Allowing her children, grandchildren and great-grandchildren to see her explaining where they came from is one of the most important things she's ever done, she says.
Another personal historian is Steve Pender, owner of Family Legacy Video. He began creating custom biographies after 27 years of making corporate videos by crafting one for his grandmother. The grateful reaction of his family persuaded him to shift from the corporate world to personal histories.
He acknowledges that his work isn't cheap, ranging from $400 to several thousand dollars, but, citing his own family, he says the return is great for those who have the money to invest in the project.
Pender tries to keep the videos to about an hour so families will watch more than once.
Carol Zuckert, owner of Remember and Record, creates a more extensive chronicle, as does historian Amy Miller Gray. When these women finish their work, clients have a memoir of a loved-one's life complete with pages of pictures.
Zuckert's volumes are longer; Gray's are more artistic.
Repeated interviews, Zuckert says, allow her to develop relationships and pull out details.
As she flips through the volumes she has created, she talks about the personalities. "They were so in love," she says of one couple. "I don't think she's really been able to let him go."
Both women start with basic information, then move on to more random questions, trying to dig as deeply as client comfort will allow.
"I might ask if someone's parents had a pet name for them before they were born," Gray says.
Most of the people who want the histories, the recorders say, are middle-age children who want to know about and preserve their parents' stories.
The historians say people often find it easier to talk to the interviewer than to their families. Discoveries are made during the process.
Bonham says she'd likely not have told her children about how a poster of Uncle Sam inspired their grandfather, fresh off the boat from Germany, to join the American Army though he spoke hardly a word of English, if she hadn't hired someone to take down her history.

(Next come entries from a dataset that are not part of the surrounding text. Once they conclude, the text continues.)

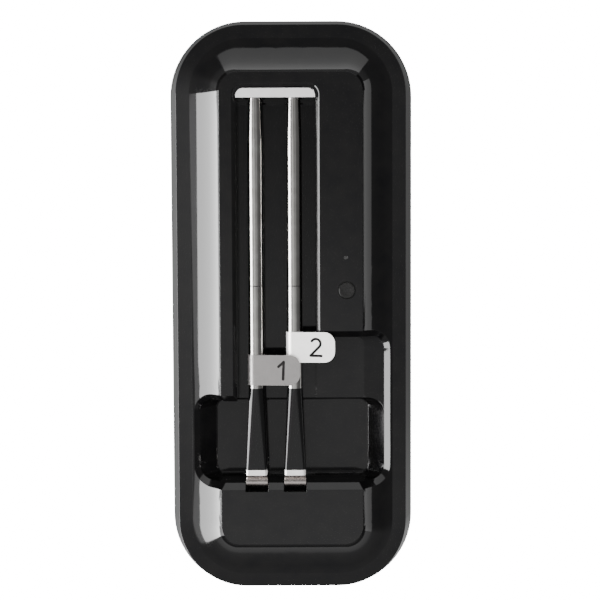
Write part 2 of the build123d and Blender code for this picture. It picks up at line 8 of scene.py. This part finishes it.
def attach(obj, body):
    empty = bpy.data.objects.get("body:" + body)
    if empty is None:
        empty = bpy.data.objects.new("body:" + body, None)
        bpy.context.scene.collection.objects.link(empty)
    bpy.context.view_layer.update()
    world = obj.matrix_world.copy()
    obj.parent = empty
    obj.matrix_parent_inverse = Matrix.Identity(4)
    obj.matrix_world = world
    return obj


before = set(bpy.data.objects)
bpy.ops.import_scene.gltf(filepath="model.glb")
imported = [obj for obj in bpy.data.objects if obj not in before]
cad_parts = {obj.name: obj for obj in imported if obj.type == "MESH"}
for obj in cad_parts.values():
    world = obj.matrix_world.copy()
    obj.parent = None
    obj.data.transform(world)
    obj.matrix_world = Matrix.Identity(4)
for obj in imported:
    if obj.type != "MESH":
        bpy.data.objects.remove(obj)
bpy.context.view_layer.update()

# A two-probe meat thermometer in its charging dock, seen from above. Metres, +Z up.
MM = 0.001

# ---- camera: straight above, leaning slightly towards the probe tips ----------------------------
CAMERA_DISTANCE = 435.2 * MM
CAMERA_LEAN = math.radians(3.22)
CAMERA_ROLL = math.radians(0.25)
CAMERA_TARGET = Vector((2.82 * MM, 2.24 * MM, 0.0))
CAMERA_LENS = 75.95
CAMERA_NEAR = 0.01

# ---- light ----------------------------------------------------------------------------------------
FLOOR_HALF = 1.5
FLOOR_TONE = 0.82
FLOOR_GLOW = 14.0
# brightness of the dome by the height of a direction, from straight down (-1) to straight up (1)
DOME_TONES = ((-1.0, 0.36), (-0.50, 0.38), (-0.15, 0.45), (-0.02, 0.26), (0.50, 0.22), (0.87, 0.34),
              (0.91, 0.72), (0.95, 0.66), (0.985, 0.50), (1.0, 0.48))
# the dome's lighter side lies to the left and at the handle end, its darker side opposite
LIGHTER_SIDE = (-0.5, -1.0, 0.0)
SIDE_BLEND = 0.12
DARKER_SHARE = 0.55
LIGHTER_SHARE = 1.35
# soft panels round the dock: name, middle, width and height, the point faced, brightness. Some reach
# below the floor, because the gloss doesn't mirror the floor and shows what lies beyond it.
PANELS = (
    ("left_softbox", (-0.60, -0.20, 0.02), (0.72, 0.74), (0.0, -0.20, 0.02), 15.0),
    ("left_halo", (-0.60, -0.20, 0.50), (0.72, 0.22), (0.0, -0.20, 0.50), 1.9),
    ("tip_end_panel", (0.05, 0.60, 0.055), (0.80, 0.61), (0.05, 0.0, 0.055), 1.15),
    ("right_low_panel", (0.60, 0.0, -0.20), (0.80, 0.34), (0.0, 0.0, -0.20), 0.85),
)
# even light from straight above, which no gloss mirrors
FILL_HEIGHT = 0.90
FILL_WIDTH = 1.2
FILL_BRIGHTNESS = 9.0


def make_camera():
    """The camera looks down on the middle of the dock."""
    data = bpy.data.cameras.new("camera")
    data.lens = CAMERA_LENS
    data.clip_start = CAMERA_NEAR
    camera = bpy.data.objects.new("camera", data)
    bpy.context.collection.objects.link(camera)
    away = Vector((0.0, math.sin(CAMERA_LEAN), math.cos(CAMERA_LEAN)))
    right = Vector((1.0, 0.0, 0.0))
    up = away.cross(right)
    turned_right = math.cos(CAMERA_ROLL) * right - math.sin(CAMERA_ROLL) * up
    turned_up = math.sin(CAMERA_ROLL) * right + math.cos(CAMERA_ROLL) * up
    turn = Matrix((turned_right, turned_up, away)).transposed()
    camera.matrix_world = Matrix.Translation(CAMERA_TARGET + away * CAMERA_DISTANCE) @ turn.to_4x4()
    bpy.context.scene.camera = camera


def make_area(name, middle, size, faced, brightness, in_reflections=True):
    """A rectangular soft light whose surface has the given brightness and faces a point."""
    data = bpy.data.lights.new(name, "AREA")
    data.shape = "RECTANGLE"
    data.size, data.size_y = size
    data.energy = brightness * math.pi * size[0] * size[1]
    light = bpy.data.objects.new(name, data)
    bpy.context.collection.objects.link(light)
    light.location = middle
    light.rotation_euler = (Vector(faced) - Vector(middle)).to_track_quat("-Z", "Y").to_euler()
    light.visible_camera = False
    light.visible_glossy = in_reflections


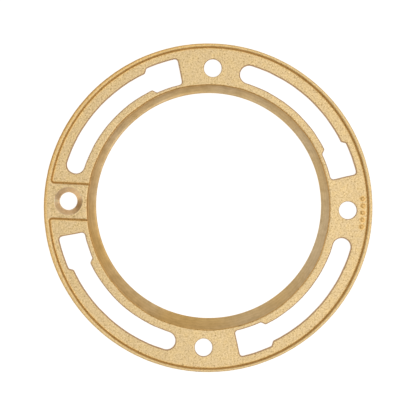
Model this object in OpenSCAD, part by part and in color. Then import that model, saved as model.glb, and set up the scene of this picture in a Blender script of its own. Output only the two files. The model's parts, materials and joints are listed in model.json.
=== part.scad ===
// Toilet flange: a flat cast brass ring that fastens a toilet bowl to the floor.
// The ring is one casting. Its underside lies on Z = 0, Z is its axis, and the land with
// the countersunk screw hole is on -X. Angles run counter-clockwise, seen from above.

/* [Ring] */
// Outside diameter of the ring
outer_d = 177.8; // [176.5:0.1:182]
// Height of the rim above the underside
ring_h = 6.35; // [6:0.05:9.5]
// Radius of the rounded edge around the top of the rim
rim_round = 0.6; // [0.2:0.1:0.8]
// Radius of the rounded edge around the underside
foot_round = 0.5; // [0.2:0.1:1.5]

/* [Recess] */
// Depth of the recess floor below the rim
recess_depth = 1.5; // [0.8:0.1:1.8]
// Diameter of the recess floor
recess_d = 172.7; // [171:0.1:173.2]
// How far the recess wall leans outwards over its depth
wall_lean = 0.9; // [0.3:0.1:1]
// Width of the land at the recess floor
land_w = 20.1; // [18:0.1:24]
// Radius of the corners between the land and the rim, at the recess floor
land_corner_r = 1.3; // [0.8:0.1:2.5]

/* [Bore] */
// Diameter of the turned bore
bore_d = 121.7; // [119:0.1:123]
// Distance of the turned bore from the centre of the ring, along X
bore_off_x = 0.2; // [-0.5:0.1:0.5]
// Distance of the turned bore from the centre of the ring, along Y
bore_off_y = 1.2; // [-1.2:0.1:1.2]
// Diameter of the cast opening above the bevel
throat_d = 131.4; // [129.5:0.1:132]
// Distance of the cast opening from the centre of the ring, along X
throat_off_x = 0.2; // [-0.4:0.1:0.4]
// Distance of the cast opening from the centre of the ring, along Y
throat_off_y = 0.4; // [-0.4:0.1:0.4]
// Height of the top of the bevel above the underside
bevel_top = 4.15; // [3.8:0.05:4.15]
// Angle between the bevel and the axis of the ring
bevel_angle = 56; // [56:1:64]

/* [Pattern] */
// Angle by which the holes, the slots and the land beside the X axis are cast towards +Y
pattern_lean = 0.85; // [0:0.05:1]

/* [Screw holes] */
// Diameter of each screw hole
screw_hole_d = 9.525; // [6:0.005:10.5]
// Diameter of the circle that the screw holes lie on
hole_circle_d = 151.2; // [149:0.1:153]
// Diameter of the countersink at the top of the land
countersink_d = 15; // [12:0.1:17]
// Full angle of the countersink
countersink_angle = 82; // [80:1:100]

/* [Bolt slots] */
// Diameter of the circle that the slots follow
slot_circle_d = 150.6; // [149:0.1:152]
// Width of a slot where it holds the bolt's shank
slot_w = 9.6; // [7.5:0.1:11]
// Width of a slot where it takes the bolt's head
slot_head_w = 14; // [12:0.1:15]
// Angle from a screw hole to the wide end of the next slot
slot_start = 13.9; // [11:0.1:16]
// Angle from a screw hole to the end of the wide part
slot_step = 26.2; // [22:0.1:32]
// Angle from a screw hole to the rounded end of the slot
slot_end = 78.3; // [60:0.1:80]
// Slope of the two steps between the wide and the narrow part
slot_step_angle = 50; // [40:1:70]
// Corner radius at the wide end
slot_corner_r = 1.6; // [0.5:0.1:3]

/* [Casting mark] */
// Number of raised pips beside the screw hole on +X
pip_count = 5; // [1:1:7]
// Diameter of a pip
pip_d = 2.2; // [1:0.1:2.6]
// Height of a pip above the recess floor
pip_h = 0.3; // [0.1:0.05:0.6]
// Radius of the arc that the pips lie on
pip_arc_r = 83.6; // [82:0.1:84]
// Angle between one pip and the next
pip_pitch = 2.6; // [2.2:0.1:3]

/* [Hidden] */
$fn = 128;
brass = "#dcbf8c";
// How far a cut runs past the face that it opens
past = 1;
// How far a rounding runs past the two faces that it joins, so that they cross cleanly
overlap = 0.03;
// Length of a cut that runs past both faces of the ring
through = ring_h + 2 * past;
outer_r = outer_d / 2;
floor_z = ring_h - recess_depth;
recess_r = recess_d / 2;
// Outward lean of the recess wall for each unit of height
draft = wall_lean / recess_depth;
throat_r = throat_d / 2;
slot_r = slot_circle_d / 2;
// Number of screw holes, each with a bolt slot after it
hole_count = 4;
// Angle by which the parts of a slot run past one another
slot_lap = 1;

// A point on the plan, from its distance to the axis and its angle
function on_plan(r, angle) = [r * cos(angle), r * sin(angle)];

// The angle at which the ring is cast for an angle of the evenly spaced pattern
function leaned(angle) = angle + pattern_lean * cos(angle);

// One half of the ring's outside profile, with both of its outer edges rounded
module outside_profile() {
    difference() {
        square([outer_r, ring_h]);
        edge_trim(ring_h, rim_round, -1);
        edge_trim(0, foot_round, 1);
    }
}

// What a rounding takes off the profile's outer edge at a height, where side points inwards
module edge_trim(height, radius, side) {
    middle = [outer_r - radius, height + side * radius];
    difference() {
        translate([middle[0], side > 0 ? height - past : middle[1]]) square(radius + past);
        translate(middle) circle(radius);
    }
}

// The opening through the ring: a straight throat, a bevel below it and the turned bore
module pipe_opening() {
    bevel_foot_r = throat_r - (bevel_top + past) * tan(bevel_angle);
    translate([throat_off_x, throat_off_y, bevel_top]) cylinder(r = throat_r, h = ring_h);
    translate([throat_off_x, throat_off_y, -past])
        cylinder(r1 = bevel_foot_r, r2 = throat_r, h = bevel_top + past);
    translate([bore_off_x, bore_off_y, -past]) cylinder(d = bore_d, h = ring_h);
}

// A cone that opens upwards from the recess floor with the draft of the recess walls
module drafted_cone(radius) {
    height = recess_depth + past;
    cylinder(r1 = radius, r2 = radius + draft * height, h = height);
}

// The land across the recess on -X, with the same draft on both of its walls
module land() {
    height = recess_depth + 2 * past;
    foot = land_w / 2;
    top = foot - draft * height;
    translate([-outer_r - past, 0, 0]) rotate([90, 0, 90]) linear_extrude(outer_r / 2)
        polygon([[-foot, 0], [foot, 0], [top, height], [-top, height]]);
}

// The rounded corner between the land's wall on +Y and the rim
module land_corner() {
    corner_y = land_w / 2 + land_corner_r;
    reach = recess_r - land_corner_r;
    corner = [-sqrt(reach * reach - corner_y * corner_y), corner_y];
    far = corner * (outer_r + past) / reach;
    difference() {
        linear_extrude(recess_depth + 2 * past)
            polygon([corner, [corner[0], 0], [far[0], 0], far]);
        translate(corner) drafted_cone(land_corner_r + overlap);
    }
}

// What is sunk below the rim and the land
module recess() {
    translate([0, 0, floor_z]) difference() {
        drafted_cone(recess_r);
        rotate(leaned(180) - 180) {
            land();
            land_corner();
            mirror([0, 1, 0]) land_corner();
        }
    }
}

// A flat closed band of a given width along the slot circle
module slot_band(width) {
    difference() {
        circle(slot_r + width / 2);
        circle(slot_r - width / 2);
    }
}

// What the rounded corner leaves at the wide end, on the inner (side -1) or outer (side 1) arc
module slot_corner(side, start) {
    arc_r = slot_r + side * slot_head_w / 2;
    middle_r = arc_r - side * slot_corner_r;
    middle = on_plan(middle_r, start + asin(slot_corner_r / middle_r));
    difference() {
        polygon([
            middle,
            on_plan(middle_r * cos(asin(slot_corner_r / middle_r)), start),
            on_plan(arc_r + side * past, start - slot_lap),
            middle * (arc_r + side * past) / middle_r
        ]);
        translate(middle) circle(slot_corner_r + overlap);
    }
}

// The wide part of a slot, with square corners, from its end to the two sloped steps
module slot_head(start, step) {
    slope = tan(slot_step_angle);
    half = slot_head_w / 2;
    intersection() {
        slot_band(slot_head_w);
        polygon([
            [0, 0],
            on_plan(2 * outer_r, start),
            on_step(step, half + past, -past / slope),
            on_step(step, 0, half / slope),
            on_step(step, -half - past, -past / slope)
        ]);
    }
}

// A point on the plan, from how far it lies outside the slot circle and past the steps
function on_step(step, outwards, onwards) =
    on_plan(slot_r + outwards, step) + on_plan(onwards, step + 90);

// One bolt slot, seen from above: wide for the bolt's head, then narrow for its shank
module bolt_slot(start, step, end) {
    end_r = slot_w / 2 + overlap;
    tip = end - asin(end_r / slot_r);
    difference() {
        slot_head(start, step);
        slot_corner(-1, start);
        slot_corner(1, start);
    }
    intersection() {
        slot_band(slot_w);
        polygon([
            [0, 0],
            on_plan(2 * outer_r, step - slot_lap),
            on_plan(2 * outer_r, tip)
        ]);
    }
    translate(on_plan(slot_r, tip)) circle(end_r);
}

// One screw hole and the bolt slot after it, turned along the pattern
module hole_and_slot(turn) {
    translate(on_plan(hole_circle_d / 2, leaned(turn))) cylinder(d = screw_hole_d, h = through);
    linear_extrude(through)
        bolt_slot(leaned(turn + slot_start), leaned(turn + slot_step), leaned(turn + slot_end));
}

// The countersink in the top of the land
module countersink() {
    slope = tan(countersink_angle / 2);
    depth = (countersink_d - screw_hole_d) / 2 / slope;
    translate(on_plan(hole_circle_d / 2, leaned(180))) translate([0, 0, ring_h - depth])
        cylinder(d1 = screw_hole_d, d2 = countersink_d + 2 * past * slope, h = depth + past);
}

// A row of plain pips on the recess floor, between the rim and the screw hole on +X
module pips() {
    for (i = [0 : pip_count - 1])
        translate(on_plan(pip_arc_r, (i - (pip_count - 1) / 2) * pip_pitch))
            translate([0, 0, floor_z - pip_h]) cylinder(d = pip_d, h = 2 * pip_h);
}

// The whole casting
module flange_ring() {
    color(brass) {
        difference() {
            rotate_extrude() outside_profile();
            recess();
            pipe_opening();
            countersink();
            for (i = [0 : hole_count - 1])
                translate([0, 0, -past]) hole_and_slot(i * 360 / hole_count);
        }
        pips();
    }
}

flange_ring();
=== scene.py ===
"""Looks of a sand-cast brass toilet flange ring, lying on a plain white floor and seen from above."""
import json
import math

import bmesh
import bpy
import numpy as np
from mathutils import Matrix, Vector, kdtree, noise
from mathutils.geometry import delaunay_2d_cdt


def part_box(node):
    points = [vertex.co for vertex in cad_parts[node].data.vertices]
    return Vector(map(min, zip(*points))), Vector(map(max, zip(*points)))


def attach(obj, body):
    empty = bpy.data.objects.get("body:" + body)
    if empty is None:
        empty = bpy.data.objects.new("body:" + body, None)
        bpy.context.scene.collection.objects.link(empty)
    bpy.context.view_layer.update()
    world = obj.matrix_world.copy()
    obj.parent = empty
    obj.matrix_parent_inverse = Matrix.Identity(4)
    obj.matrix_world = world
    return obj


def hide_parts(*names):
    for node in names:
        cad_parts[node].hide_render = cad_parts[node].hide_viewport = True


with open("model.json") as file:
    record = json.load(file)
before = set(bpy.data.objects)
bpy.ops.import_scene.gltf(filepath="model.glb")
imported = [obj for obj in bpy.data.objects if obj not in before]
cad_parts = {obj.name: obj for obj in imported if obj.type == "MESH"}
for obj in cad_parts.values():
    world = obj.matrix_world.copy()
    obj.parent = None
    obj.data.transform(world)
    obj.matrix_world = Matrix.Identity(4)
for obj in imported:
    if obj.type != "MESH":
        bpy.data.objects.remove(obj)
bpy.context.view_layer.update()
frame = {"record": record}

MM = 0.001  # the mesh is worked out in millimetres and written in metres

# ---- sizes in millimetres, from the frame ----
mounts = {mount["name"]: mount for mount in frame["record"]["mounts"]}
box_low, box_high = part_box("flange_ring")
OUTER_R = (box_high.x - box_low.x) / 2 / MM
RING_H = (box_high.z - box_low.z) / MM
FLOOR_Z = mounts["wax_ring_face"]["pos_m"][2] / MM
BORE_R = mounts["pipe_opening"]["dims"]["r_mm"]
BORE_X, BORE_Y = (place / MM for place in mounts["pipe_opening"]["pos_m"][:2])
HOLE_R = mounts["floor_screws_y"]["dims"]["hole_r_mm"]
HOLE_CIRCLE_R = mounts["floor_screws_y"]["dims"]["spacing_y_mm"] / 2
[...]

"My kids said, 'We didn't know. You didn't tell us,' " Bonham says. "I told them, 'You didn't ask.' "
One of Bonham's sons, whom she doesn't often see, scheduled a trip to Tucson after she sent him the video. He and his wife still have questions, and they want to make sure she answers them.
"I needed to tell them what my forefathers did," Bonham says. "You have to leave something behind for them to know."
An even better part, she adds, is that they want to know right now.
History recorders
Family Legacy Video
● Process: Steve Pender pre-interviews clients. He then sets up cameras and lights and interviews the subject for one to two hours. During the editing process, he constructs a story arc, rearranging and sometimes going back for second interviews to add audio. He also smoothes out pauses during conversation to create a professional look. Video purchases include raw footage and a transcript of the interview.
● Pricing: Because personal biographies can be cost-prohibitive, Pender offers a how-to CD for $24.95. A photo montage with music costs $385. A straight oral history, what Pender describes as a "talking head" interview, costs $4,295. The fully customized version, which involves considerably more editing, starts at $8,500. Pender also gives free presentations to groups.
● Contact: Call Pender at 743-4090 or log on to www.familylegacyvideo.com online. The Web site also has links to sites on writing memoirs, journaling, tracking down ancestors and more for do-it-your-selfers.
It's Time to Tell Your Story Studios
● Process: Trained interviewers, such as journalists, personal historians or genealogists, spend an hour talking to a client who has filled out a nine-page questionnaire. The interview subject comes to the studio and completes a two-hour interview, which is transferred onto a DVD.
● Pricing: In addition to the two-hour life story, which costs $1,200, the studio also will do a half-hour child interview for $250. For a special event or milestone, such as a wedding, graduation or retirement, the studio will make a half-hour video journal, which requires a 30-minute pre-interview and a short questionnaire, for $275. Each package comes with two DVDs. Extras cost $15 each.
● Contact: The studio is at 2200 E. River Road, Suite 125. Call 615-7556 to set up an appointment. Log on to www.itstimetotell-yourstorystudios.com online.
Remember and Record
● Process: Carol Zuckert conducts eight to 10 hour-and-a-half interviews over the course of a few months. She transcribes all of the interviews and organizes them. Sometimes, she hires a writer to craft a narrative. She also spends hours gathering and arranging photographs. Eventually, all of the materials come together in a written biography, complete with pictures. The professionally bound and printed volumes are large, sometimes looking like an encyclopedia. The whole process takes a year or longer.
● Pricing: Costs vary widely depending on length. Zuckert starts at $5,000.
● Contact: Call Zuckert at 881-0381.
Amy Miller Gray
● Process: Gray, who has several years of journalism experience, spends eight to 10 hours interviewing the client and friends and family before composing a narrative.
While interviewing, she uses a "shotgun approach," asking as many questions as she can on as many subjects as she can think of. That's how she moves clients past reciting facts and into telling their stories.
Her books are similar to Zuckert's, only with less text and more pictures. She also does event books, which focus on one event in an individual's or couple's life.
● Pricing: Books start at $250 and can cost as much as $10,000.